ラスト、ハヤテたちにひとつの別れが訪れる。

タツマキ「必ず伊賀の里に届けます」
ハヤテ「頼むぞ、ツムジ、良いか、タツマキの言うことを良く聞いて立派な大人になるんだ」
ツムジ「きっとまた会えるね」
ハヤテ「そんな顔するな、会えるとも、大魔王サンタを倒したら伊賀の里に会いに行く」
ツムジ「ほんとだよ、ほんとだね」
タツマキ「その日を首を長くして待っておりますぞ」
そう、タツマキとツムジが、忍者大秘巻を届けるため伊賀の里に帰ることになるのである。

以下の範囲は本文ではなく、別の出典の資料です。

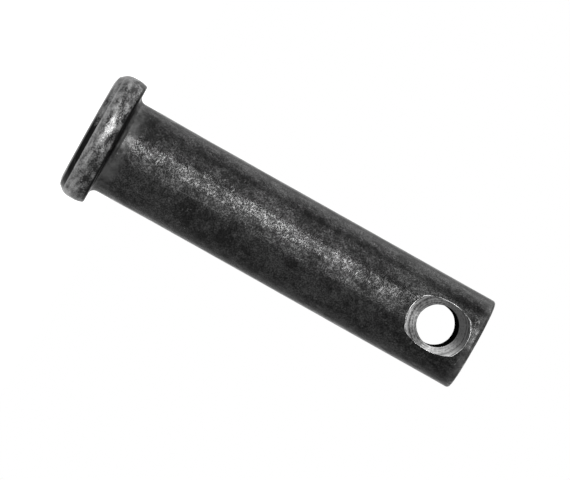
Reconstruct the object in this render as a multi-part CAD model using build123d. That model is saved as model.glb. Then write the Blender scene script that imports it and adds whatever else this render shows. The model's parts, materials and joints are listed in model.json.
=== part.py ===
from build123d import *
import os

# Clevis pin: one piece of steel, cold headed, then cross drilled for a cotter.
# A round shank has a flat head with a rounded rim at one end and a countersunk hole
# through it near the other. The pin goes through a clevis, and a cotter in the hole
# keeps it there.
#
# Frame (millimetres): the origin is the centre of the head's outer face, on which
# the pin stands. +Z runs along the shank to the tip. The cotter hole runs along Y.

# Shank
SHANK_D = 12.6  # a loose fit in a clevis bored 1/2 inch
SEAT_TO_HOLE = 47.0  # head's seat to the cotter hole's axis
HOLE_TO_TIP = 5.4  # that axis to the tip
TIP_EDGE_R = 0.45  # rounding of the tip's edge

# Head. Its rim is a row of rings. An inset is how far a ring lies inside the widest
# one, and a height is measured from the outer face.
HEAD_D = 17.44  # over the widest ring
HEAD_HEIGHT = 4.0  # outer face to seat
FACE_INSET = 2.7  # edge of the flat face, where it starts to roll over
CORNER_INSET = 0.9  # corner between the rolled edge and the bevel
CORNER_HEIGHT = 0.22
RIDGE_INSET = 0.28  # ridge between the bevel and the crowned rim
RIDGE_HEIGHT = 0.92
WIDEST_HEIGHT = 2.2
SEAT_INSET = 0.28  # edge of the seat, where the crown has come in again
CORNER_R = 0.6
RIDGE_R = 0.5
SEAT_EDGE_R = 0.3
NECK_R = 0.8  # fillet between the seat and the shank

# Cotter hole. Its mouths are countersunk with the point of a larger drill, deep enough
# for the drill's body to leave a low wall where the shank stands highest.
HOLE_D = 5.5
SINK_D = 8.5
SINK_ANGLE = 118.0  # degrees, included: a twist drill's point
SINK_WALL = 0.57  # the cone's widest ring lies this far below the shank's crest


def turned_blank():
    """The headed blank: half its outline in the XZ plane, turned about Z."""
    widest_r = HEAD_D / 2
    shank_r = SHANK_D / 2
    tip_z = HEAD_HEIGHT + SEAT_TO_HOLE + HOLE_TO_TIP
    corner = (widest_r - CORNER_INSET, CORNER_HEIGHT)
    ridge = (widest_r - RIDGE_INSET, RIDGE_HEIGHT)
    widest = (widest_r, WIDEST_HEIGHT)
    seat_edge = (widest_r - SEAT_INSET, HEAD_HEIGHT)
    neck = (shank_r, HEAD_HEIGHT)
    tip_edge = (shank_r, tip_z)
    rounding = (
        (corner, CORNER_R),
        (ridge, RIDGE_R),
        (seat_edge, SEAT_EDGE_R),
        (neck, NECK_R),
        (tip_edge, TIP_EDGE_R),
    )

    with BuildPart() as blank:
        with BuildSketch(Plane.XZ) as outline:
            with BuildLine():
                face = Line((0, 0), (widest_r - FACE_INSET, 0))
                TangentArc(face @ 1, corner, tangent=face % 1)
                Line(corner, ridge)
                TangentArc(widest, ridge, tangent=(0, -1))
                TangentArc(widest, seat_edge, tangent=(0, 1))
                Polyline(seat_edge, neck, tip_edge, (0, tip_z), (0, 0))
            make_face()
            for point, radius in rounding:
                fillet(outline.vertices().sort_by_distance(point)[0], radius)
        revolve(axis=Axis.Z)
    return blank.part


def clevis_pin():
    """The blank with its cotter hole, drilled and countersunk from each side."""
    with BuildPart() as pin:
        add(turned_blank())
        for side in (1, -1):
            ring = (0, side * (SHANK_D / 2 - SINK_WALL), HEAD_HEIGHT + SEAT_TO_HOLE)
            with Locations(Plane(origin=ring, z_dir=(0, side, 0))):
                CounterSinkHole(HOLE_D / 2, SINK_D / 2, SHANK_D, SINK_ANGLE)
    return pin.part


os.makedirs("parts", exist_ok=True)
export_step(clevis_pin(), "parts/clevis_pin.step")
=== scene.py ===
"""Looks of the clevis pin: a worn, blackened, cold-headed steel pin with a bare countersunk cross hole.

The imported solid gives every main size. The pin is turned from its outline and drilled with
Geometry Nodes, with the small unevenness of a forged and tumbled part, and stands on its head."""
import json
import math
from collections import namedtuple

import bpy
from mathutils import Matrix, Vector


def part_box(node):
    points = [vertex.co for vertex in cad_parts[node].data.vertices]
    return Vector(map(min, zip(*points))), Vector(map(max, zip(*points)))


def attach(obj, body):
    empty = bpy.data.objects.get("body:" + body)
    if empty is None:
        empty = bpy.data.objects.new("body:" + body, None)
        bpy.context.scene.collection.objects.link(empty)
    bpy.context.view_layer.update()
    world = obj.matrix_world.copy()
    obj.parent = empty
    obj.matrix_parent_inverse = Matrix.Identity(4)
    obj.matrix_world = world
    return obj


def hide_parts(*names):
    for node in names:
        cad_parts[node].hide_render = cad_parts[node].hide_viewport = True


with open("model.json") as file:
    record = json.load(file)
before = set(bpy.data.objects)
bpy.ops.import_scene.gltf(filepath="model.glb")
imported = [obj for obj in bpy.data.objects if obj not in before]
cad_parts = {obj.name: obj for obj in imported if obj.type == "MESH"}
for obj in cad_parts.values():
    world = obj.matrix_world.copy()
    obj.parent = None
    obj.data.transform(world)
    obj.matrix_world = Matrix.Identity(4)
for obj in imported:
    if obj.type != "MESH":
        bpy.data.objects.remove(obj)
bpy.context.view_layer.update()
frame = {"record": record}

MM = 0.001  # metres in a millimetre
NODE = "clevis_pin"
BODY = "root"
SEED = 7

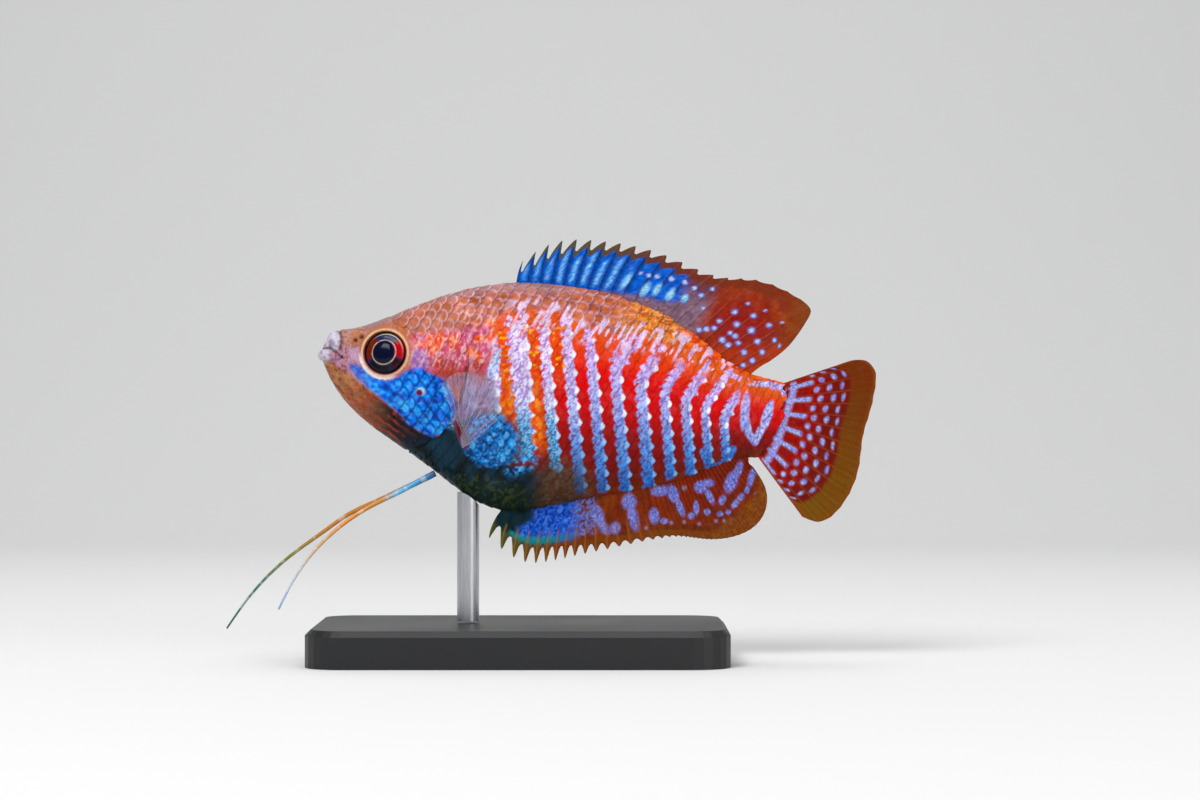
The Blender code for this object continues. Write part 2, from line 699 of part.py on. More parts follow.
def build_stand(fish):
    """The base, upright on the floor, and a rod whose top is cut to the belly's lie."""
    corners = []
    for cx, cy, first in ((1, 1, 0), (-1, 1, 90), (-1, -1, 180), (1, -1, 270)):
        for k in range(BASE_CORNER_STEPS + 1):
            turn = math.radians(first + 90 * k / BASE_CORNER_STEPS)
            corners.append((
                cx * (BASE_LENGTH / 2 - BASE_CORNER), cy * (BASE_WIDTH / 2 - BASE_CORNER),
                math.cos(turn), math.sin(turn),
            ))
    rings = []
    for z, radius in ((0, BASE_CORNER), (BASE_HEIGHT - BASE_BEVEL, BASE_CORNER),
                      (BASE_HEIGHT, BASE_CORNER - BASE_BEVEL)):
        rings.append([(x + radius * cos, y + radius * sin, z) for x, y, cos, sin in corners])
    points, faces = rings_closed(rings, (0, 0, 0), (0, 0, BASE_HEIGHT))
    base = make_object("stand_base", points, faces, make_material("stand_base", (0.06, 0.06, 0.06), 0.5))

    def belly_above(x, y):
        """The height of the fish's underside above a point of the stand."""
        low, high = 0.0, SNOUT_Z
        for _ in range(BELLY_STEPS):
            z = (low + high) / 2
            away_x, away_z = x - SNOUT_X, z - SNOUT_Z
            fish_x = away_x * math.cos(HEAD_UP) - away_z * math.sin(HEAD_UP)
            fish_z = away_x * math.sin(HEAD_UP) + away_z * math.cos(HEAD_UP)
            inside = fish_z > belly(fish_x) and abs(y) < flank(fish_x, share(fish_x, fish_z))
            low, high = (low, z) if inside else (z, high)
        return low - GAP * ROD_GAP_SLOPE

    rings = []
    turns = [2 * math.pi * k / ROD_SIDES for k in range(ROD_SIDES)]
    circle = [(ROD_X + ROD_RADIUS * math.cos(a), ROD_RADIUS * math.sin(a)) for a in turns]
    rings.append([(x, y, BASE_HEIGHT + GAP) for x, y in circle])
    for share_out in ROD_RINGS:
        inner = [(ROD_X + (x - ROD_X) * share_out, y * share_out) for x, y in circle]
        rings.append([(x, y, belly_above(x, y)) for x, y in inner])
    points, faces = rings_closed(rings, (ROD_X, 0, BASE_HEIGHT + GAP), (ROD_X, 0, belly_above(ROD_X, 0)))
    rod = make_object("stand_rod", points, faces, make_material("stand_rod", (0.7, 0.7, 0.7), 0.3, 1.0))
    rod.parent = base


def main():
    for obj in list(bpy.data.objects):
        bpy.data.objects.remove(obj)
    fish = bpy.data.objects.new("fish", None)
    bpy.context.scene.collection.objects.link(fish)
    fish.location = (SNOUT_X * MM, 0, SNOUT_Z * MM)
    fish.rotation_euler = (0, HEAD_UP, 0)
    build_head(fish)
    build_body(fish)
    build_fins(fish)
    build_feelers(fish)
    build_eyes(fish)
    build_stand(fish)
    bpy.context.view_layer.update()


main()
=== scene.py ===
"""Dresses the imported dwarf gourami: skin, scales, fins, eyes and stand finishes, with a plain studio around it."""

import math

import bmesh
import bpy
import numpy as np

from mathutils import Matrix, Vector


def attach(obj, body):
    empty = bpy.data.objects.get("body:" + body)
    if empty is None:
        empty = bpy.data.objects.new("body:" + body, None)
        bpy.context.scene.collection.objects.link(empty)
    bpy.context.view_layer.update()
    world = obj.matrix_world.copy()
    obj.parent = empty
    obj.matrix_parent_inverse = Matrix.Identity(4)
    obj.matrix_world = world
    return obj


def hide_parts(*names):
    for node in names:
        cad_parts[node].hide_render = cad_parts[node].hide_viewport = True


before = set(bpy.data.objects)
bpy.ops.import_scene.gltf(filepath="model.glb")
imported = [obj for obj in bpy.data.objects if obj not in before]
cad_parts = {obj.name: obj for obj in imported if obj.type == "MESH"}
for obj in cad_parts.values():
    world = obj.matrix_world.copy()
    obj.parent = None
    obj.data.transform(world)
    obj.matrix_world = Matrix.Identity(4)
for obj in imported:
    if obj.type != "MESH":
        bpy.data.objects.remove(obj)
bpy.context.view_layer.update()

MM = 0.001
# How much the marks' saturation drifts over a finish.
TINT = 0.03

# The fish's own frame, as in the CAD: millimetres, x from the snout to the tail, z up, left side at -y.
SNOUT_X = -27.1
SNOUT_Z = 42.0
HEAD_UP = math.radians(9.0)
GAP = 0.3

BACK = (
    (0.5, 0.6), (1.1, 1.9), (3.0, 3.2), (8.6, 5.8), (15.5, 9.8), (24.6, 13.0), (31.6, 13.7),
    (39.0, 13.5), (48.8, 10.6), (57.3, 6.2), (62.5, 5.4),
)
BELLY = (
    (0.5, -1.2), (1.4, -2.7), (3.7, -5.6), (6.5, -7.9), (11.0, -10.4), (18.0, -13.9), (24.7, -17.2),
    (28.5, -17.7), (34.0, -16.3), (41.4, -13.7), (51.8, -9.6), (58.5, -5.9), (62.5, -5.1),
)
WIDEST_AT = ((0.5, -0.4), (4.0, -0.9), (9.0, -1.6), (16.0, -1.8), (26.0, -1.5), (40.0, 0.2), (62.5, 0.3))
HALF_WIDTH = (
    (0.5, 0.9), (1.5, 1.5), (3.0, 2.1), (6.0, 3.1), (9.0, 4.0), (13.0, 4.9), (18.0, 5.3), (25.0, 5.2),
    (33.0, 4.7), (42.0, 3.8), (50.0, 2.9), (57.0, 2.0), (62.5, 1.4),
)
BACK_FULL = ((0.5, 2.2), (10.0, 2.3), (22.0, 2.0), (35.0, 1.7), (62.5, 1.8))
BELLY_FULL = ((0.5, 2.2), (10.0, 2.0), (20.0, 2.1), (30.0, 1.7), (62.5, 1.7))

SWAY_FROM = 34.0
SWAY_AT_TAIL = 1.6
TAIL_TIP = 75.3

GILL_X = 20.2
GILL_HIGH = 0.15
GILL_TO_NAPE = 4.6
GILL_TO_THROAT = 6.4
GILL_STEP = 0.35
GILL_STEP_LENGTH = 3.5
COVER_SWELL = 0.3
COVER_AT = (14.5, -3.5)
COVER_SPREAD = (5.0, 6.0)

HEAD_FRONT = 0.55
BODY_END = 61.4
END_LEAN = 1.0
END_HALF_WIDTH = 0.75
END_NARROWS = 3.2

EYE_AT = (9.1, 0.85)
EYE_RADIUS = 2.95
EYE_HALF_DEPTH = 1.4
EYE_PROUD = 0.75

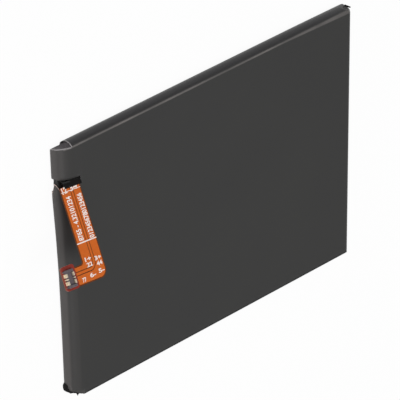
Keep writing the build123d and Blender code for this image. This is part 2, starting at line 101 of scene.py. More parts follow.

もっとも、タツマキはこのまま物語からフェードアウトしてしまう(最終回にちょこっと出る)が、ツムジはすぐに戻ってきてハヤテと一緒に戦うことになる。
よって、「魔女先生」で共演していた菊さんと牧さんは、この番組ではがっちり絡むことがないまま終わってしまうのである。
ちなみに、前述のように、このシーンからハヤテの声が、南城さんではなく、月ノ輪の声を演じていた市川治さんの吹き替えに変わる。
もともと南城さんは発声に問題があったというが、当時、変身時の掛け声などで喉を酷使して痛めてしまい、やむをえず池水さんや市川さんが吹き替えることになったらしい。
以上、新年一発目から大魔王サタン編をスタートさせるため、年内に無理やり血車党編を終わらせたかったのだろうが、さすがにちょっと急ぎ足過ぎた感のある、血車党編最終エピソードであった。